Une figure déconcertante
Au moment où le roi s'éteint, le 29 novembre 1314, après avoir été frappé d'une attaque lors d'un accident de chasse, le climat général du royaume s'est considérablement assombri. La disette, les troubles monétaires et le poids insupportable de la fiscalité royale cristallisent la colère populaire ; des émeutes antifiscales ont d'ailleurs lieu au cours des années 1313-1314, tandis que les récriminations des grands féodaux s'accumulent et aboutissent à l'organisation d'une menaçante confédération. Dans la dernière année du règne, dit Michelet, surgit « une demande de démembrement », une « réclamation du chaos ». À quoi s'ajoute un scandale domestique, dénoué d'une manière sanglante qui frappe tous les esprits : deux gentilshommes accusés d'être les amants des belles-filles du roi, Marguerite, femme de Louis le Hutin, et Blanche, femme de Charles le Bel, sont pendus après avoir été soumis à d'atroces tortures, tandis que les deux princesses sont emprisonnées. Cette accumulation d'événements familiaux et sociaux donne une coloration dramatique à la fin du règne. Les chroniqueurs rapportent que l'impopularité du roi était devenue telle, à sa mort, qu'on eut beaucoup de peine à faire chanter dans les églises pour le salut de son âme.

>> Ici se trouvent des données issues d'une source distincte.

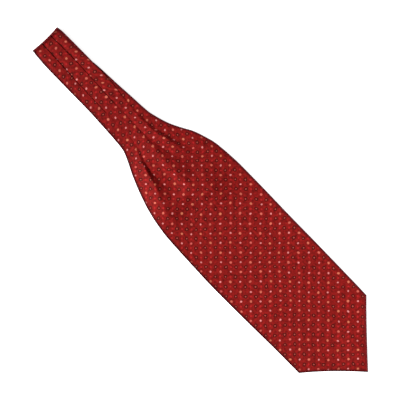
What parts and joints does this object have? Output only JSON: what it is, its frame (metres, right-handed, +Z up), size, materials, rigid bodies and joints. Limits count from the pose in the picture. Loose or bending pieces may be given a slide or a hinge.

Philippe le Bel reste, au fond, une figure quelque peu déconcertante et énigmatique. « Ni un homme ni une bête, une statue », dit l'un de ses contemporains dans une formule demeurée célèbre. Les détracteurs n'ont pas manqué, à commencer par Dante, qui, dans la Divine Comédie, stigmatise ce « nouveau Pilate » capable de bafouer « les plus saints décrets ». S'il n'est guère possible ni fécond de sonder la psychologie du souverain, nous pouvons aujourd'hui, grâce aux nombreux travaux des historiens, prendre une mesure plus objective de ce règne et l'inscrire à sa juste place dans l'histoire de la royauté : entaché de pratiques douteuses ou arbitraires, il n'en constitue pas moins un moment essentiel dans le processus d'affirmation - encore fragile - de l'État moderne.